L’entreprise a ainsi mis au point plusieurs prototypes en lien avec le CTB (Centre technique du bâtiment) et le FCBA (institut technique du bois de Bordeaux), testés au Togo, au Burkina Faso et au Mali dans le cadre du jumelage entre la cité géraldienne et la Ville de Bouroundi (avec un projet de construction d’une école). “Nous travaillons sur de gros marchés - avec 200 maisons à construire en Zambie et Afrique australe - qui ne seront confirmés qu’une fois que les prototypes livrés auront montré leurs performances. C’est un travail de fond que de percer à l’international, mais nous sommes déjà hyper crédibles techniquement et nous nous appuyons aussi sur la Coface(1).” Au-delà de sa carte de visite technologique, le patron de Woodway mise aussi sur les réseaux et l’expérience africaine des voisins aurillacois d’Africa sun(2). “Nous échangeons aussi régulièrement avec Matière”, précise Jean-Pierre Ladvie, qui vient par ailleurs de recruter Jean-Baptiste Rambaud, un ancien de chez Bolloré, groupe de transport et logistique international pour lequel il a assuré la gestion de plusieurs sociétés en Afrique.
De la Zambie à Porto Rico
Tous deux sont aussi en contact avec le marché portoricain intéressé par les caractéristiques sismiques du produit Batipack.
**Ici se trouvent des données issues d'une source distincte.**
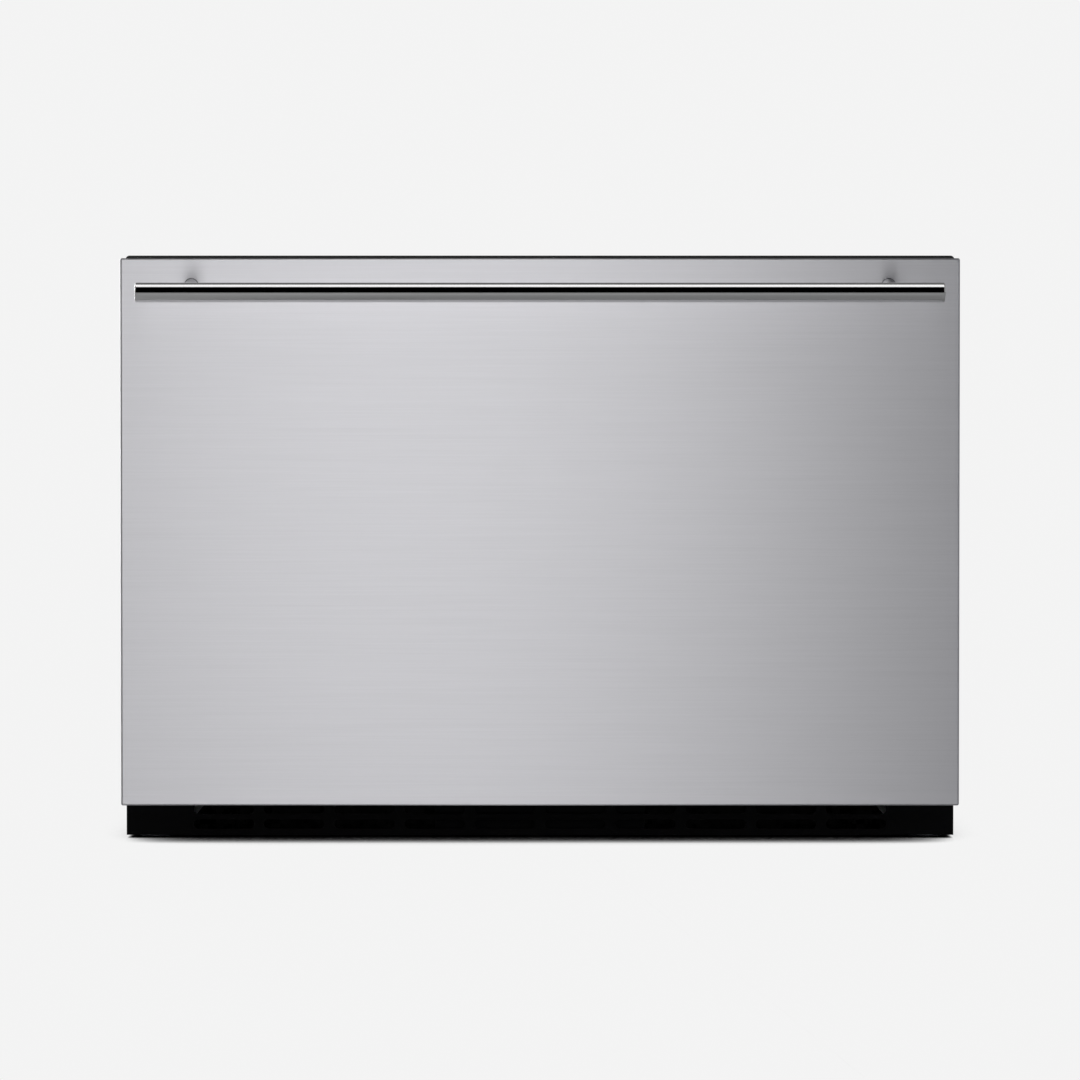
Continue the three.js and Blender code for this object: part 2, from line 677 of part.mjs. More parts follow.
function controlDisplay() {
  return block(WINDOW.x, [PANEL.front, PANEL.front + WINDOW.depth], WINDOW.z);
}

// A push button about its own centre line: its face looks along -Y.
function pushButton() {
  const bevel = 0.6;
  const skirt = rod([0, bevel, 0], [0, BUTTON_LENGTH, 0], BUTTON_RADIUS, 16);
  const crown = rod([0, 0, 0], [0, bevel + 0.1, 0], BUTTON_RADIUS - bevel, 16, BUTTON_RADIUS);
  return skirt.add(crown);
}

// ---------------------------------------------------------------- drawer slides
const SLIDE_SPAN = [SLIDE_FRONT, SLIDE_FRONT + SLIDE_LENGTH];
const CAGE_LENGTH = 150;
const CAGE_FRONT = SLIDE_FRONT + (SLIDE_LENGTH - CAGE_LENGTH) / 2;
const CAGE_SPAN = [CAGE_FRONT, CAGE_FRONT + CAGE_LENGTH];
const BALL_RADIUS = 2.25;
// Distances from the cabinet's middle plane, from the drawer outwards, and half heights.
const INNER_MEMBER = { near: 250.4, far: 256.2, web: [250.4, 251.6], halfHeight: 10.2, sheet: 1.2 };
const MIDDLE_MEMBER = { near: 253.2, far: 259.4, web: [258.2, 259.4], halfHeight: 16.2, sheet: 1.2 };
const OUTER_MEMBER = { near: 251.2, far: 263.7, web: [262.2, 263.7], halfHeight: 22.5, sheet: 1.5 };
const INNER_CAGE = { web: [257, 257.8], ballX: 255, ballOffset: 12.6 };
const OUTER_CAGE = { web: [260.2, 261], ballX: 256.3, ballOffset: 18.6 };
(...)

Un continent où il faut aussi composer avec un climat équatorial chaud et humide, qui nécessite de créer des convections naturelles dans les bâtiments. Quel que soit le marché cible, Woodway conservera à Aurillac la partie complexe et enverra aux pays concernés le produit usiné qui restera à monter sur place. “Cela permet une relation gagnant-gagnant en créant sur place environ 30 % de la valeur finale du produit assemblé”, relève l’entrepreneur. Depuis quelques semaines, Jean- Pierre Ladvie et son équipe suivent aussi l’évolution d’un prototype installé sur le parking de Woodway. Élaboré avec “le pire qu’on puisse faire”, c’est à dire une terre très grasse, le matériau est testé sur sa résistance à la pluie et aux intempéries. Et l’essai s’annonce prometteur : malgré l’automne cantalien quasi équatorial cette année, le produit de construction n’a pas bougé. De quoi conforter Woodway dans l’idée que son projet, c’est du solide...
(1) Compagnie française d’assurances pour le commerce extérieur.
(2) Qui exporte notamment des kits autonomes permettant d’alimenter durablement en électricité une habitation grâce à un module photovoltaïque.